Cet écart est considérable. On comprend que les gouvernements successifs aient voulu le compenser par des allègements de charge. Mais, il n’est pas le seul problème. Compte tenu de la liberté totale de circulation des capitaux, liberté qui découle il faut le rappeler de l’Euro, les entreprises installées en France sont sensibles à l’attrait de divers paradis fiscaux. Aussi, pour éviter les délocalisations, le gouvernement tolère, voire encourage, divers schémas d’optimisation fiscale et ne lutte pas contre la fraude avec la rigueur qu’il devrait.
Gouverner, c’est choisir (ou pas…)
Disons-le tout net : compte tenu de l’existence de l’Euro et des contraintes que ce dernier impose sur l’économie française, il n’y a guère d’autre choix. Mais, cela revient à dire que le coût direct de l’Euro pour les finances publiques s’élève entre 60 et 110 milliards d’Euros par an, soit 3% à 5,5% du PIB. C’est un montant considérable. Il dépasse, et de très loin, la contribution nette de la France à l’Union européenne, qui n’est que de 9 milliards d’euros par ans (0,45% du PIB environ).

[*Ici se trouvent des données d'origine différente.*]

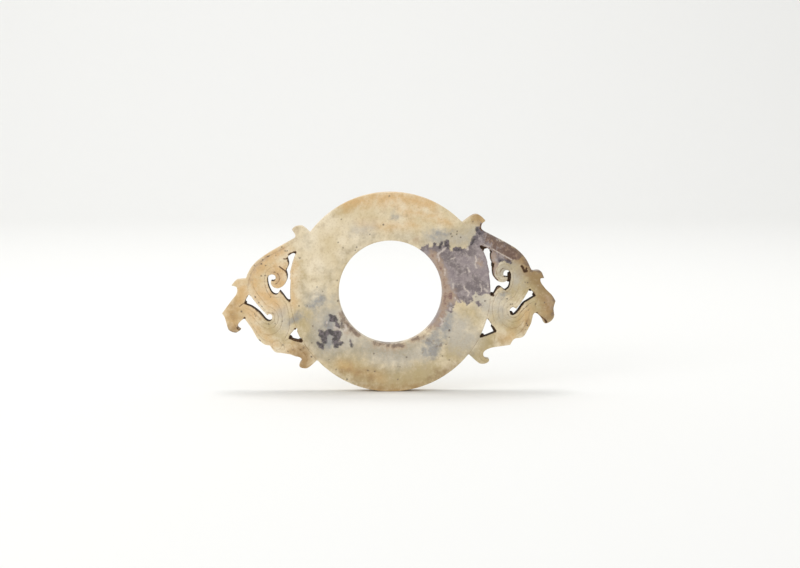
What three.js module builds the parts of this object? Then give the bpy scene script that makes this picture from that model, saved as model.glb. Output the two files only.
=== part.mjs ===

Cela permet de voir les choses comme elles sont et non comme le gouvernement voudrait qu’on les voie. Le déficit actuel des finances publiques est directement le produit de l’Euro. Si le gouvernement veut rester dans l’Euro, il devrait alors demander au pays qui bénéficie le plus de la monnaie unique, l’Allemagne, de compenser ces dépenses et de transférer ces sommes au budget français (cela représente entre 2,1% et 4,4% du PIB de l’Allemagne). Mais, les gouvernements des autres pays (Espagne, Italie, Portugal et Grèce) demanderaient bien entendu la même chose, et l’on aboutirait à un transfert annuel d’environ 10% du PIB de l’Allemagne aux autres pays. Ou bien, il faut tirer les conséquences de cette situation et se décider à mettre fin à l’Euro pour que, chaque pays ayant alors recouvré sa monnaie nationale, les ajustements de taux de change puissent se faire librement.
Telle est le véritable problème des finances publiques en France aujourd’hui.